Dat het concept van de vrijwillige kavelruil zich inmiddels bewezen heeft, blijkt uit de erkenning door het ministerie van Landbouw. Zwaving: ‘De gedachte om kavelruil en grondverwerving gericht in een bepaald gebied in te zetten, is voor de projecten Drentsche Aa en Peize nu ook door de staatssecretaris gesanctioneerd. Daardoor heeft het een wat minder experimenteel karakter gekregen en vindt de grondverwerving plaats met door het Rijk beschikbaar gestelde gelden. Zo is het voor de provincie Drenthe mogelijk om de gelden die ze toch al beschikbaar heeft voor de grondverwerving op een andere plek in Drenthe in te zetten.’

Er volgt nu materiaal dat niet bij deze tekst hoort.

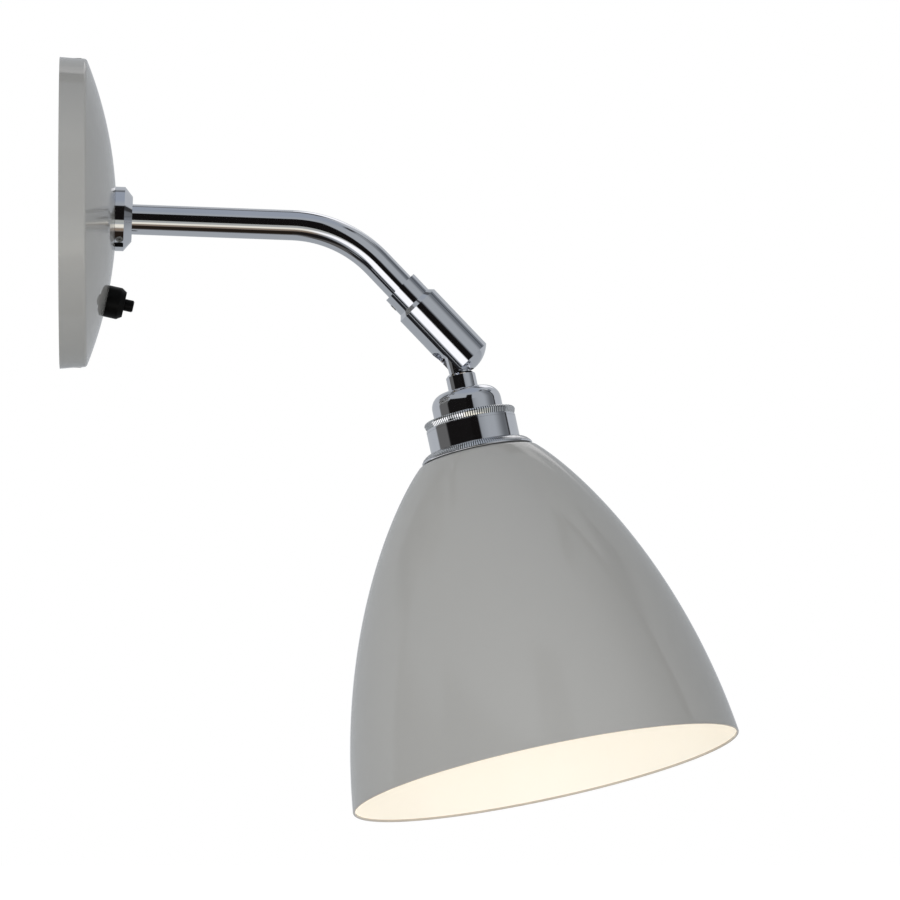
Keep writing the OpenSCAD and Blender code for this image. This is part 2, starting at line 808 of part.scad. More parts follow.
// Arc about the ball's centre from one angle off the barrel's axis to another,
// as points of radius and height
function ball_arc(r, from_angle, to_angle, steps) =
    [for (i = [0 : steps])
        let (a = from_angle + (to_angle - from_angle) * i / steps) [r * sin(a), r * cos(a)]];

module knuckle_barrel() {
    shoulder = barrel_r - knuckle_collar_r;
    nose_angle = asin(barrel_r / nose_r);
    color(chrome) barrel_frame() difference() {
        rotate_extrude() polygon(concat(
            [[swivel_r + fit, barrel_top], [knuckle_collar_r, barrel_top],
                [barrel_r, barrel_top + shoulder]],
            ball_arc(nose_r, nose_angle, 0, 12),
            ball_arc(socket_r, 0, 90, 16),
            [[socket_r, clip_room_end], [clip_room_r, clip_room_end],
                [clip_room_r, barrel_top + barrel_end_wall],
                [swivel_r + fit, barrel_top + barrel_end_wall]]
        ));
        neck_sweep();
        for (side = [-1, 1]) {
            rotate([side * 90, 0, 0]) rod(guide_pin_r + fit, 0, guide_pin_out + 3 * fit);
            translate([-guide_pin_r - fit, side > 0 ? 0 : -guide_pin_out - 3 * fit, clip_room_end])
                cube([2 * (guide_pin_r + fit), guide_pin_out + 3 * fit, -clip_room_end]);
        }
        rotate([0, 0, stop_lug_half]) translate([0, 0, barrel_top - cut])
            rotate_extrude(angle = 360 - 2 * stop_lug_half)
                translate([stop_circle_r - stop_pin_r - fit, 0])
                    square([2 * (stop_pin_r + fit), stop_depth + cut]);
    }
}

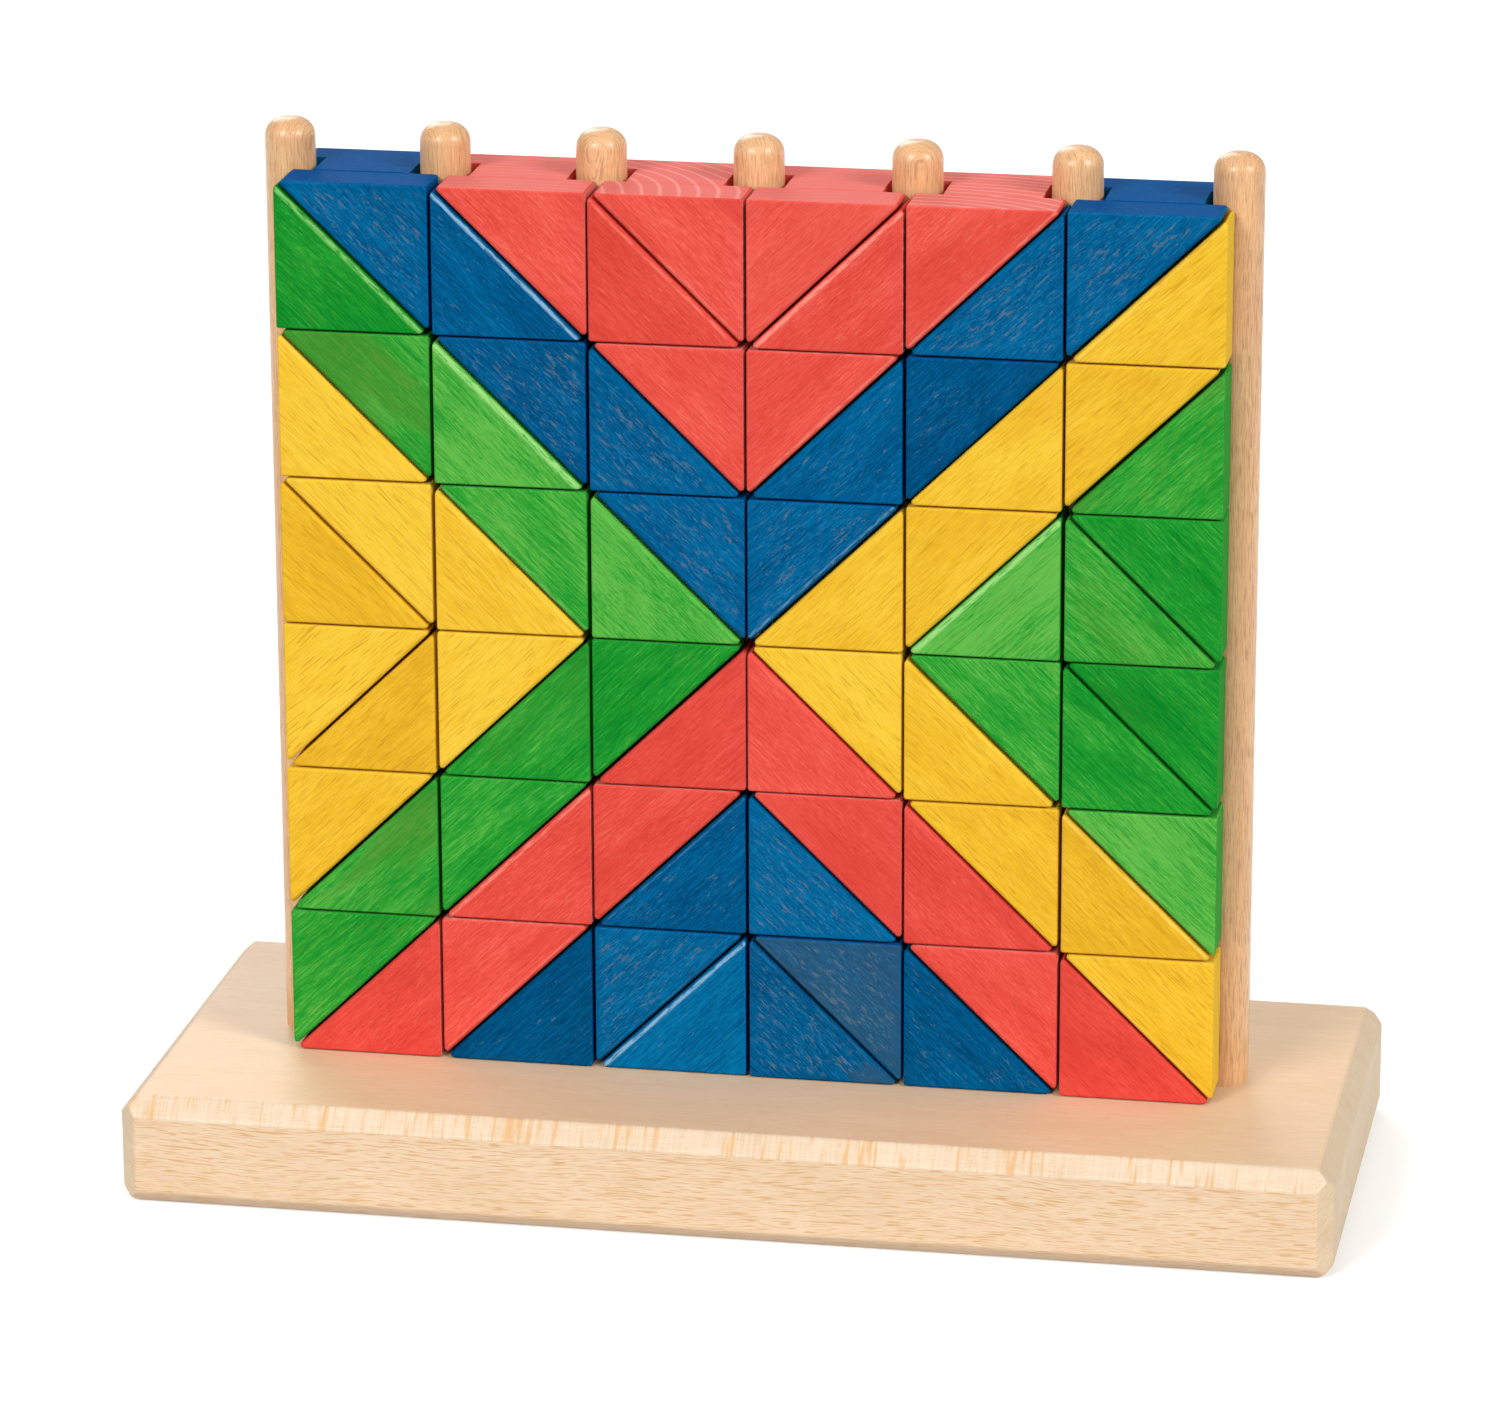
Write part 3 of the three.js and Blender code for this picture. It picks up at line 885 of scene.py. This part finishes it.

Kavelruil of wettelijke herinrichting

Hoe succesvol en mooi het idee van de kavelruil ook mag zijn, de procedures van de wettelijke herinrichting zijn allerminst overboord gezet. Wettelijke herinrichtingen hebben zelfs nog steeds de overhand. Kosters: ‘Landinrichting is een instrument waar een heel duidelijke verschuiving in zit. We kiezen steeds meer het gebied als ingang. Wat moet daar gebeuren, wat willen de overheid of andere organisaties daar en welk instrument past daar dan het beste bij? In sommige gevallen kom je uit bij het wettelijke instrument landinrichting, in andere gevallen op andere oplossingen zoals Drentse Maat en Skippy.’ Zwaving beaamt dit: ‘Het gaat niet alleen om de inschatting hoe groot de vrijwillige deelname aan een project is. Als er bijvoorbeeld een gebied is waar in heel korte tijd een groot landbouwgebied vrijgemaakt moet worden van ten behoeve van de natuur, dan is het een illusie om te denken dat je dat via een vrijwillige methode bereikt. Dan blijft een wettelijk instrumentarium nodig.’

Poldermodel

De instrumenten waarin kavelruil, vrijwilligheid en overleg de centrale begrippen zijn, klinken wel erg Nederlands. Is hier soms sprake van een variant op het poldermodel? Kosters denkt even na. ‘Het rijk of de provincie wil in een bepaald gebied iets, waarbij wij de adviseurs zijn van de opdrachtgevers, die in dialoog met het gebied een plan maken dat uiteindelijk wordt goedgekeurd door Gedeputeerde Staten. Als je dat beschouwd als een poldermodel, klopt dat denk ik wel.’

De auteur is historicus en freelance journalist.